Mitchell Osak, president of Toronto-based Quanta Consulting, said the inventory situation “is about to accelerate like a hockey stick” because of all the outdoor production and new craft production entering the system.

Canadian licensed producers added a record 220,461 kilograms of marijuana to their inventories in October 2020.

But Osak also said some licensed producers are better at producing in-demand cannabis at appropriate prices than others.

“I think we’re moving to a place in the industry where you have some LPs that are regularly turning their production inventories and adroitly managing demand-driven production, and some LPs that are going to have a massive inventory problem,” he said.
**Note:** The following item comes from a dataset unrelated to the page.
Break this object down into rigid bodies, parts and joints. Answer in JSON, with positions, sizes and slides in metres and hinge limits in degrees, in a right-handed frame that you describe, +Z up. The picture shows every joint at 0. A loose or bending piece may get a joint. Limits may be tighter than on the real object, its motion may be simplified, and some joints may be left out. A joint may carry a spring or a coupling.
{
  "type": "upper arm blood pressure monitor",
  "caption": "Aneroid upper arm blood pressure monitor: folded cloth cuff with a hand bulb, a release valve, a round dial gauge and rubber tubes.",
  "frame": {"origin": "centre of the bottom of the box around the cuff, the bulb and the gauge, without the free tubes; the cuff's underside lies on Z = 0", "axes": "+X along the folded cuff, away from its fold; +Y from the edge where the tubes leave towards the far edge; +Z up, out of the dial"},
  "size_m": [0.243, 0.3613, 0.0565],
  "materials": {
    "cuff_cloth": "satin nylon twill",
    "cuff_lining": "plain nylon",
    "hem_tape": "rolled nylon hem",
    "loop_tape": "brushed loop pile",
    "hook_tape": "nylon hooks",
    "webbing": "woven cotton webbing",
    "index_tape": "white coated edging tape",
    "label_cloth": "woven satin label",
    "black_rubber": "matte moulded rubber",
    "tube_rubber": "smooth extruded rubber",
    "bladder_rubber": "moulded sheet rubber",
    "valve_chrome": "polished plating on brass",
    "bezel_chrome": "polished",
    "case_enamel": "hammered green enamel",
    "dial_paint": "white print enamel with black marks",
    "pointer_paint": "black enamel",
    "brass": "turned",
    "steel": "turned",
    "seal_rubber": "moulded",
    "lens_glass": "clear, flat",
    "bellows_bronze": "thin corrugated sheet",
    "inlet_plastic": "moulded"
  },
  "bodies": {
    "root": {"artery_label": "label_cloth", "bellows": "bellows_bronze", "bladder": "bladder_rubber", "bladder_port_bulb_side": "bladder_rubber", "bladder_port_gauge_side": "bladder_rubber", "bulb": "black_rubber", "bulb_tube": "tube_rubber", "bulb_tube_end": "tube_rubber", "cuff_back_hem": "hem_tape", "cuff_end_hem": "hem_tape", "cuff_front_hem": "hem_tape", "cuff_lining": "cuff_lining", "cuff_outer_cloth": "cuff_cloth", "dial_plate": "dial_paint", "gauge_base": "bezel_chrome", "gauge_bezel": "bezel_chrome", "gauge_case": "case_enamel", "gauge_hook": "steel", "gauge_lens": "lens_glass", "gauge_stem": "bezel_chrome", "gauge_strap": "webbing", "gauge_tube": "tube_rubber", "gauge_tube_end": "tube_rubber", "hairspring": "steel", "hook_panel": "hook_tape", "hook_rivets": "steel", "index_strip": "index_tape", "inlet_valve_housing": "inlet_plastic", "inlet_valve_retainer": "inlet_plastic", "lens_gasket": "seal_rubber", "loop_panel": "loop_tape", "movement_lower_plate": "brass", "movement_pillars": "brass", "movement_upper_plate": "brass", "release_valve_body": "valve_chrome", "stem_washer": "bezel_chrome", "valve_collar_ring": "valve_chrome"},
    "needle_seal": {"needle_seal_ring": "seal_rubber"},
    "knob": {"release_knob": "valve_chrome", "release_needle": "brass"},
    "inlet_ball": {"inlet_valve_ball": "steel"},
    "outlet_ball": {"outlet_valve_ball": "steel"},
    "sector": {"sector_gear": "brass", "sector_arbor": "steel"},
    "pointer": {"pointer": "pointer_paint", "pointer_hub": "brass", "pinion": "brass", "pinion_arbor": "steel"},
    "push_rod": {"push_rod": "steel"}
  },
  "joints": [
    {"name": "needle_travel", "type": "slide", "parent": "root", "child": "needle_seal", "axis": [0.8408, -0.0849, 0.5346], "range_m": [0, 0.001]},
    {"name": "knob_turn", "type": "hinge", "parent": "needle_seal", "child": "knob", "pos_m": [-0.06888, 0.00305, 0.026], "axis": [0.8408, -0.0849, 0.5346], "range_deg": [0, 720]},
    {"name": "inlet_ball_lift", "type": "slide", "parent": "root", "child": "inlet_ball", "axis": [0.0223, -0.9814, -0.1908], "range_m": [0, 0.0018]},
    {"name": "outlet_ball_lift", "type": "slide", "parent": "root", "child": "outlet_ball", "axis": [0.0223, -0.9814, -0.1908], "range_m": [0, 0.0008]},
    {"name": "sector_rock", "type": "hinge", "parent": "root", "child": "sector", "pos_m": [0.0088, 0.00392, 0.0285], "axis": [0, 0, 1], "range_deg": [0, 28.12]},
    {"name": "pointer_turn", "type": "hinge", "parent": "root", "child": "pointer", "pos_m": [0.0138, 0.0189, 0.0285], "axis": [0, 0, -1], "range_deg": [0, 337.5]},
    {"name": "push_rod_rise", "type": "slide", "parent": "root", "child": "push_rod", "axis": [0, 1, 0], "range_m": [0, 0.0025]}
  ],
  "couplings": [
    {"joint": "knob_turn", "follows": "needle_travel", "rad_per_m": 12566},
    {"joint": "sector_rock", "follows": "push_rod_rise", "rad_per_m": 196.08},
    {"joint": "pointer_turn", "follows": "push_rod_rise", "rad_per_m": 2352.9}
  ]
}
“Inventory challenges are becoming more acute when companies launch new products and formats – i.e. inventory – into the market, not to mention increasing the overall complexity of the operations and financial management.”

Billions in losses

After selling less than a fifth of the cannabis produced between 2018 and 2020, many of the biggest greenhouses that drove cannabis share prices higher amid the cannabis stock market mania of 2018-19 have been sold off for pennies on the dollar.
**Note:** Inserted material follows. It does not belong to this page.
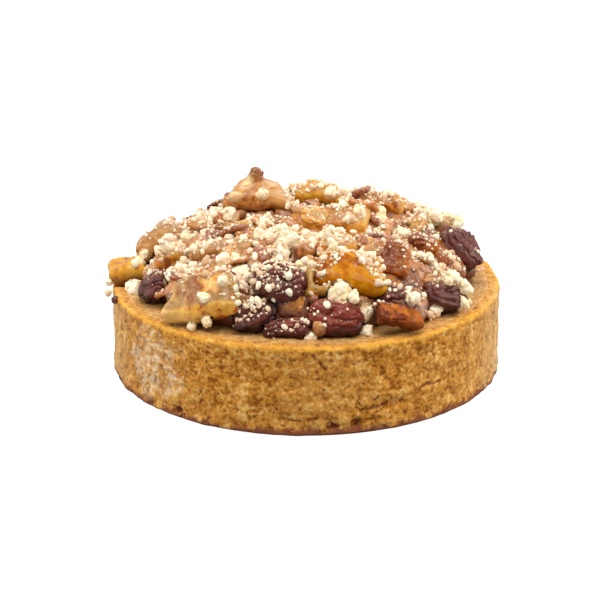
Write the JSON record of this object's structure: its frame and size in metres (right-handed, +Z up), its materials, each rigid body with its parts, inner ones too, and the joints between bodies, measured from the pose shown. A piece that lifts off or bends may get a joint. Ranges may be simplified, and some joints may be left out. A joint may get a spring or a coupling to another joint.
{
  "type": "small round apple tart with raisins and crumble",
  "caption": "Small round shortcrust tart filled with almond cream, heaped with stewed apple pieces, plump raisins and nuggets of crumble.",
  "frame": {"origin": "centre of the crust's flat underside, where the tart's axis meets what it rests on", "axes": "+Z up the tart's axis, -Y towards the side with the yellow apple wedge, +X to the right of someone who looks at that side"},
  "size_m": [0.0863, 0.0859, 0.044],
  "materials": {
    "crust": "baked shortcrust, dry and porous, golden brown",
    "almond_cream": "baked almond cream, dull olive tan",
    "compote": "stewed apple, moist, orange brown",
    "apple": "stewed apple, moist, yellow to orange brown",
    "raisin": "plumped raisin skin, dark purple brown"
  },
  "bodies": {
    "root": {"crust_shell": "crust", "almond_cream": "almond_cream", "apple_heap": "compote", "raisin_right": "raisin", "raisin_right_front": "raisin", "raisin_front": "raisin", "raisin_centre": "raisin", "raisin_left": "raisin", "raisin_front_left": "raisin", "raisin_front_low": "raisin", "raisin_beside_wedge": "raisin", "raisin_back_right": "raisin", "raisin_back_left": "raisin", "raisin_back": "raisin", "apple_front_wedge": "apple", "apple_front_left_slab": "apple", "apple_peak": "apple", "apple_back_wedge": "apple", "apple_back_right": "apple", "apple_right_shoulder": "apple", "apple_beside_raisin": "apple", "apple_front_right_slab": "apple", "apple_right_strip": "apple", "apple_middle_strip": "apple", "apple_middle_slab": "apple", "apple_wedge_wing": "apple", "apple_left_slice": "apple", "apple_left_round": "apple", "apple_left_shoulder": "apple", "apple_left_edge": "apple", "apple_back_1": "apple", "apple_back_2": "apple", "apple_back_3": "apple", "apple_back_4": "apple", "apple_back_5": "apple", "apple_back_6": "apple"}
  },
  "joints": []
}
One example is Canopy Growth’s BC Tweed joint venture in British Columbia.

Before Canopy spent nearly CA$500 million ($400 million) to acquire the remaining one-third interest of the joint venture it didn’t already own, the company had poured CA$644 million into the two B.C. greenhouses and other facilities.

The B.C. properties ended up selling for only CA$40.6 million.

The two companies that shuttered the most facilities, Alberta-headquartered Aurora Cannabis and Ontario-based Canopy Growth, have also reported the steepest losses.

Canopy has lost CA$3.8 billion since its inception; Aurora has run a CA$4.1 billion deficit.

Neither company has ever reported a profit.